Бальзак и его двойник
Перевод Б. Ерхова
В своей книге о святом Франциске из Ассизи Честертон вскрывает несовершенство той секты, члены которой называли себя «истинными сынами святого Франциска», то есть фратичелли, и ставили своей целью неукоснительное следование заветам святого. «Беда их в том, – пишет Честертон, – что они были мистики, мистики – и все. Мистики, а не католики; мистики, а не христиане; мистики, а не люди. Они разложились, расточились, ибо не внимали разуму. А какими бы дикими ни казались нам действия святого Франциска, он всегда зависел от разума, был связан с ним невидимой и неразрывной нитью»[134]. Элифас Леви в «Истории магии» выдвигает против мистиков сходное обвинение; он осуждает и бранит их за крайность взглядов. В своем автобиографическом сочинении под названием «Луи Ламбер» Бальзак, сторонник эзотерической доктрины, – католик по духу в буквальном смысле[135] и, следовательно, не укладывающийся в рамки католического учения – обрисовывает нам конфликт между ангелом в человеке и его плотью и проливает иной свет на опасности, которые, как считается, угрожают мистику в его необузданном стремлении к единству с бесконечностью всего сущего.

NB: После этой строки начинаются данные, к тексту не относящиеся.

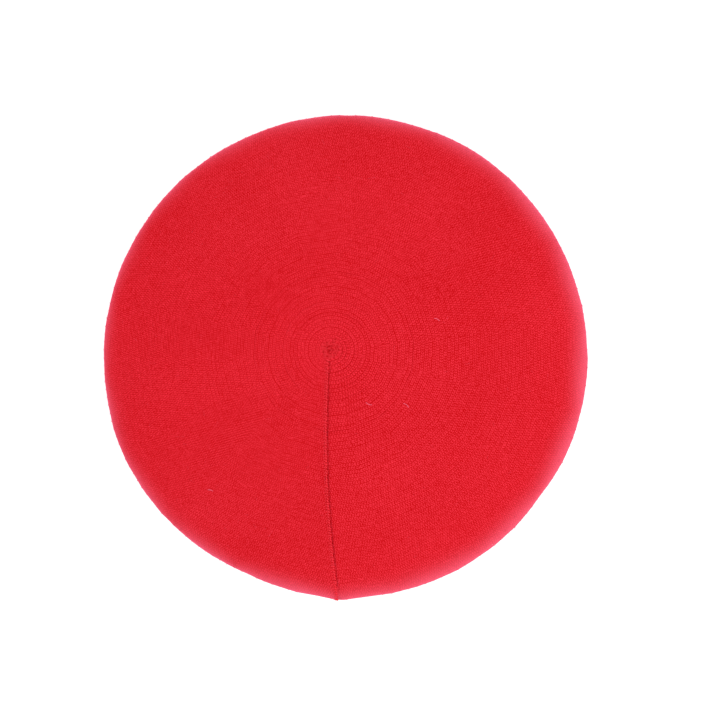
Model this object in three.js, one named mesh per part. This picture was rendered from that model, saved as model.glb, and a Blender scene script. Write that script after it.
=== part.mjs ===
// A knitted beret: a wide round crown, knitted in one piece and closed by a single radial seam,
// on a doubled rib headband with an elastic inside. A blank label hangs in the back of the band.
//
// Millimetres, +Z up. The origin is the centre of the headband's lower fold, on which the beret
// rests. +Y is the front of the hat, and the radial seam runs to the back, along -Y.

import * as THREE from "three";

// Driving dimensions.
const CROWN_RADIUS = 145; // an 11.4 inch crown
const CROWN_HEIGHT = 63; // the middle of the crown above the resting surface
const RIM_HEIGHT = 35; // the widest line of the crown, where the fabric turns under
const FABRIC = 2.4; // one layer of the lightly felted knit
const OPENING_RADIUS = 92; // the edge of the underside, around the headband
const OPENING_HEIGHT = 20; // the height of that edge
const TURN_RADIUS = 128; // where the underside's straight slope starts to turn up to the rim
const TURN_HEIGHT = 26.3;
const BAND_INNER_RADIUS = 84; // 528 mm around, relaxed
const BAND_HEIGHT = 21.5;
const BAND_LAYER = 1.9; // one of the band's two layers of rib
const BAND_CHANNEL = 1.2; // the space between them, which holds the elastic
const GAP = 0.3; // the clearance between pieces that touch on the real hat
const AROUND = 72; // facets in a full turn

const BAND_OUTER_RADIUS = BAND_INNER_RADIUS + 2 * BAND_LAYER + BAND_CHANNEL;

// Where the rings of knitting close, a little off the middle of the crown.
const CENTRE = new THREE.Vector2(-9, 4);

// Colours of the yarns and trims.
const CROWN_RED = 0xd91e2b;
const BAND_RED = 0xcb1a28;
const THREAD_RED = 0xc41625;
const SEAM_RED = 0xe2404c;
const ELASTIC_WHITE = 0xe9e6df;
const LABEL_WHITE = 0xf1eee6;

const beret = new THREE.Group();

function addPiece(name, geometry, color, roughness) {
  const material = new THREE.MeshStandardMaterial({ color, roughness, metalness: 0 });
  const piece = new THREE.Mesh(geometry, material);
  piece.name = name;
  beret.add(piece);
  return piece;
}

// A solid of revolution about Z from a list of (radius, height) points.
function turned(profile) {
  const geometry = new THREE.LatheGeometry(profile, AROUND);
  geometry.rotateX(Math.PI / 2);
  return geometry;
}

// A round cord of the given radius along a curve.
function cordAlong(curve, radius, steps) {
  const section = new THREE.Shape();
  section.absarc(0, 0, radius, 0, 2 * Math.PI);
  return new THREE.ExtrudeGeometry(section, {
    extrudePath: curve,
    steps,
    curveSegments: 4,
    bevelEnabled: false,
  });
}

// Half sections of the crown, from the rim. An inset of 0 gives the outer surface, and an inset
// of one fabric thickness gives the inner surface.
function topCurve(inset) {
  const shoulderRadius = 85;
  const shoulderRise = 15.5;
  return new THREE.CubicBezierCurve(
    new THREE.Vector2(CROWN_RADIUS - inset, RIM_HEIGHT + GAP / 2),
    new THREE.Vector2(CROWN_RADIUS - inset, RIM_HEIGHT + shoulderRise - inset / 2),
    new THREE.Vector2(shoulderRadius, CROWN_HEIGHT - inset),
    new THREE.Vector2(0, CROWN_HEIGHT - inset),
  );
}

function undersideCurve(inset) {
  const turnDrop = 9;
  return new THREE.CubicBezierCurve(
    new THREE.Vector2(CROWN_RADIUS - inset, RIM_HEIGHT - GAP / 2),
    new THREE.Vector2(CROWN_RADIUS - inset, RIM_HEIGHT - turnDrop + inset),
    new THREE.Vector2(TURN_RADIUS - inset, TURN_HEIGHT + inset),
    new THREE.Vector2(OPENING_RADIUS, OPENING_HEIGHT + inset),
  );
}

// The crown is one knitted fabric. It is divided at the rim, where it folds under, into a dome
// and the soft cone below it.
function addCrown() {
  const domeSteps = 9;
  const dome = topCurve(FABRIC).getPoints(domeSteps).reverse();
  dome.push(...topCurve(0).getPoints(domeSteps));
  addPiece("crown_top", turned(dome), CROWN_RED, 0.92);

  const coneSteps = 8;
  const cone = undersideCurve(0).getPoints(coneSteps).reverse();
  cone.push(...undersideCurve(FABRIC).getPoints(coneSteps));
  cone.push(cone[0].clone());
  addPiece("crown_underside", turned(cone), CROWN_RED, 0.92);
}

// The gathering thread that closes the last loops at the crown's centre, and its knot inside.
function addCentre() {
  const threadRadius = 0.7;
  const gatherRadius = 4.5;
  const closingRing = addPiece(
    "centre_closing_ring",
    new THREE.TorusGeometry(gatherRadius, threadRadius, 8, 24),
    THREAD_RED,
    0.9,
  );
  closingRing.position.set(CENTRE.x, CENTRE.y, CROWN_HEIGHT + GAP + threadRadius);

  const knotRadius = 2.2;
  const knotFlatness = 0.55;
  const knot = addPiece("centre_knot", new THREE.SphereGeometry(knotRadius, 12, 8), THREAD_RED, 0.9);
  knot.scale.z = knotFlatness;
  knot.position.set(CENTRE.x, CENTRE.y, CROWN_HEIGHT - FABRIC - GAP - knotRadius * knotFlatness);
}

// The linking chain of the radial seam. It lies on the outer surface from the crown's centre to
// the back of the rim, bowed a little to the left, then on below the rim towards the headband.
function addRadialSeam() {
  const chainRadius = 0.8;
  const startX = -9.3;
  const rimX = -4.2;
  const bow = 3.6;
  const startRadius = 10.5;
  const endRadius = 101;

  function seamX(radius, onTop) {
    const share = radius / CROWN_RADIUS;
    if (onTop) {
      return THREE.MathUtils.lerp(startX, rimX, share) - bow * Math.sin(Math.PI * share);
    }
    return rimX * share;
  }

  // side is 1 on the top curve and -1 on the underside, whose outer side is on its other hand.
  function seamPoint(curve, t, side) {
    const along = curve.getTangent(t);
    const surface = curve.getPoint(t);
    const x = seamX(surface.x, side > 0);
    const lift = side * (GAP + chainRadius);
    const radius = surface.x + along.y * lift;
    const height = surface.y - along.x * lift;
    return new THREE.Vector3(x, -Math.sqrt(radius * radius - x * x), height);
  }

  const points = [];
  const stops = 96;
  const top = topCurve(0);
  for (let i = stops; i > 0; i -= 1) {
    if (top.getPoint(i / stops).x >= startRadius) {
      points.push(seamPoint(top, i / stops, 1));
    }
  }
  const underside = undersideCurve(0);
  for (let i = 1; i <= stops; i += 1) {
    if (underside.getPoint(i / stops).x >= endRadius) {
      points.push(seamPoint(underside, i / stops, -1));
    }
  }
  const chain = new THREE.CatmullRomCurve3(points);
  addPiece("radial_seam_chain", cordAlong(chain, chainRadius, 56), SEAM_RED, 0.9);

  // A short bar of stitches that locks the seam's end beside the headband.
  const bar = new THREE.Vector3(3.2, 5.5, 0.9);
  const barRadius = 96.6;
  const rise = (TURN_HEIGHT - OPENING_HEIGHT) / (TURN_RADIUS - OPENING_RADIUS);
  const surfaceHeight = OPENING_HEIGHT + (barRadius - OPENING_RADIUS) * rise;
  const tack = addPiece("seam_bartack", new THREE.BoxGeometry(bar.x, bar.y, bar.z), THREAD_RED, 0.9);
  tack.position.set(seamX(barRadius, false), -barRadius, surfaceHeight - 1.3 * GAP - bar.z / 2);
  tack.rotation.x = -Math.atan(rise);
}

// The headband: rib folded double, open at its top edge, where the crown's edge is linked to it.
function addHeadband() {
  const foldRadius = 1.5;
  const outer = BAND_OUTER_RADIUS;
  const inner = BAND_INNER_RADIUS;
  const foldFloor = 2.4;
  const section = new THREE.Path();
  section.moveTo(inner, BAND_HEIGHT);
  section.lineTo(inner, foldRadius);
  section.absarc(inner + foldRadius, foldRadius, foldRadius, Math.PI, 1.5 * Math.PI, false);
  section.absarc(outer - foldRadius, foldRadius, foldRadius, 1.5 * Math.PI, 2 * Math.PI, false);
  section.lineTo(outer, BAND_HEIGHT);
  section.lineTo(outer - BAND_LAYER, BAND_HEIGHT);
  section.lineTo(outer - BAND_LAYER, foldFloor);
  section.lineTo(inner + BAND_LAYER, foldFloor);
  section.lineTo(inner + BAND_LAYER, BAND_HEIGHT);
  section.lineTo(inner, BAND_HEIGHT);
  addPiece("headband", turned(section.getPoints(2)), BAND_RED, 0.9);

  // A flat woven elastic, standing on edge inside the fold.
  const elasticWidth = 12;
  const elasticThickness = BAND_CHANNEL - 2 * GAP;
  const elasticFoot = foldFloor + 1.6;
  const elasticInner = inner + BAND_LAYER + GAP;
  const strip = new THREE.Path();
  strip.moveTo(elasticInner, elasticFoot);
  strip.lineTo(elasticInner + elasticThickness, elasticFoot);
  strip.lineTo(elasticInner + elasticThickness, elasticFoot + elasticWidth);
  strip.lineTo(elasticInner, elasticFoot + elasticWidth);
  strip.lineTo(elasticInner, elasticFoot);
  addPiece("headband_elastic", turned(strip.getPoints()), ELASTIC_WHITE, 0.7);

  // The chain of linking stitches that joins the crown's edge to the top of the band.
  const chainHeight = 1.7;
  const chainInner = outer + GAP;
  const chainOuter = OPENING_RADIUS - 3 * GAP;
  const chainFoot = BAND_HEIGHT - 1.3;
  const corner = 0.5;
  const chain = new THREE.Path();
  chain.moveTo(chainInner, chainFoot);
  chain.lineTo(chainOuter - corner, chainFoot);
  chain.lineTo(chainOuter, chainFoot + corner);
  chain.lineTo(chainOuter, chainFoot + chainHeight - corner);
  chain.lineTo(chainOuter - corner, chainFoot + chainHeight);
  chain.lineTo(chainInner, chainFoot + chainHeight);
  chain.lineTo(chainInner, chainFoot);
  addPiece("linking_chain", turned(chain.getPoints()), THREAD_RED, 0.9);

  // The ridge where the band's two ends are linked into a ring, on its inside at the back.
  const ridge = new THREE.Vector3(3, 1.3, BAND_HEIGHT - 3);
  const seam = addPiece(
    "band_joint_seam",
    new THREE.BoxGeometry(ridge.x, ridge.y, ridge.z),
    THREAD_RED,
    0.9,
  );
  seam.position.set(0, -(inner - 1.3 * GAP - ridge.y / 2), BAND_HEIGHT / 2);
}

// The blank woven label hangs from two stitches and swings about its top edge.
function addLabel() {
  const label = new THREE.Vector3(30, 0.8, 14.6);
  const labelDepth = -81.5;
  const hingeHeight = 20;
  const topBelowHinge = 0.4;
  const tag = addPiece("care_label", new THREE.BoxGeometry(label.x, label.y, label.z), LABEL_WHITE, 0.75);
  tag.position.set(0, labelDepth, hingeHeight - topBelowHinge - label.z / 2);

  const stitch = new THREE.Vector3(2.8, 1.4, 0.7);
  const stitchX = 12.4;
  const swingRoom = 0.85; // the label's top corners pass under the stitches
  const sides = [["label_stitch_left", -1], ["label_stitch_right", 1]];
  for (const [name, side] of sides) {
    const bar = addPiece(name, new THREE.BoxGeometry(stitch.x, stitch.y, stitch.z), THREAD_RED, 0.85);
    bar.position.set(side * stitchX, labelDepth, hingeHeight + swingRoom + stitch.z / 2);
  }
}

addCrown();
addCentre();
addRadialSeam();
addHeadband();
addLabel();

export default beret;
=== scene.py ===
"""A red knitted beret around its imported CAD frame: one continuous knit for the crown, a rib band,
the linked radial seam, the gathered centre and a blank label. Geometry is worked out in
millimetres and turned into metres where each mesh is made."""

import math

import bpy
import numpy as np
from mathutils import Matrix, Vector


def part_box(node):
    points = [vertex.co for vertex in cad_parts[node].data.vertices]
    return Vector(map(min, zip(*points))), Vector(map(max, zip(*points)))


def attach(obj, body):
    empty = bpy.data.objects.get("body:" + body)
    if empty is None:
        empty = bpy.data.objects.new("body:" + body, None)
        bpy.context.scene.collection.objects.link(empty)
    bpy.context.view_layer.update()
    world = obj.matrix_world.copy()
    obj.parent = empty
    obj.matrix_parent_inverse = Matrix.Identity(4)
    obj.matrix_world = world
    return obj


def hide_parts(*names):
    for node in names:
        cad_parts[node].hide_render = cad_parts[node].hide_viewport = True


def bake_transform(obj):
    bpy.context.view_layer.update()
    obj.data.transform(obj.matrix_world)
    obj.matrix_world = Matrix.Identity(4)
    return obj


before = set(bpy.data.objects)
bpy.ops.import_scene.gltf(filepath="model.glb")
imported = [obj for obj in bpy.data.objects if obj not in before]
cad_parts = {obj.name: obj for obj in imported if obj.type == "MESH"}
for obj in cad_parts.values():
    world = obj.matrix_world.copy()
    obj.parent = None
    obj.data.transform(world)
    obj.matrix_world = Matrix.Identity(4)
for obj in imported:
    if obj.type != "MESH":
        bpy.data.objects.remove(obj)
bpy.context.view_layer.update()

MM = 0.001
TAU = 2 * math.pi


def node_box(name):
    """A CAD node's lowest and highest corners, in millimetres."""
    low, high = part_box(name)
    return np.array(low) / MM, np.array(high) / MM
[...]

Кто такой был Луи Ламбер? Он не только, как гласит повествование, le copain[136], приятель, альтер эго Бальзака; он был сам Бальзак, его ангельская ипостась, которая погибла в борьбе с миром. В тот момент жизни Луи Ламбера, когда, как говорит Бальзак, он увидел в нем «сражение мысли, возражающей самой себе»[137], он же характеризует его следующим образом: «В этом состоянии силы и слабости, детского очарования и сверхъестественного могущества только Луи Ламбер мог дать мне самую поэтическую и самую правдивую идею существа, которое мы называем ангелом». На пятнадцатом году жизни, когда автор якобы расстается со своим двойником в Вандомском коллеже, он говорит: «Ты-то будешь жить, но я умру. Если я смогу, я явлюсь тебе». В повествовании он является ему, но лишь для того, чтобы увидеть Луи сошедшим с ума, а вот в жизни так к нему и не вернулся. Интересно отметить, что после столь странного пророческого прощания с самим собой Бальзак сразу же переходит к описанию внешности своего двойника с точным упоминанием роста Луи и многозначительным пояснением: «и больше он уже не вырос». В середине повествования, в интермедии на два коротких абзаца, где описывается переход от известной жизни Луи к последующей воображаемой жизни разлагающегося во плоти мистика, Бальзак отмечает, что, рассказывая о молодости Луи, обрисовывает «скрытую от всех жизнь, которой я обязан единственными счастливыми часами и единственными приятными воспоминаниями моего детства. За исключением этих двух лет, вся моя жизнь была полна лишь тревог и неприятностей».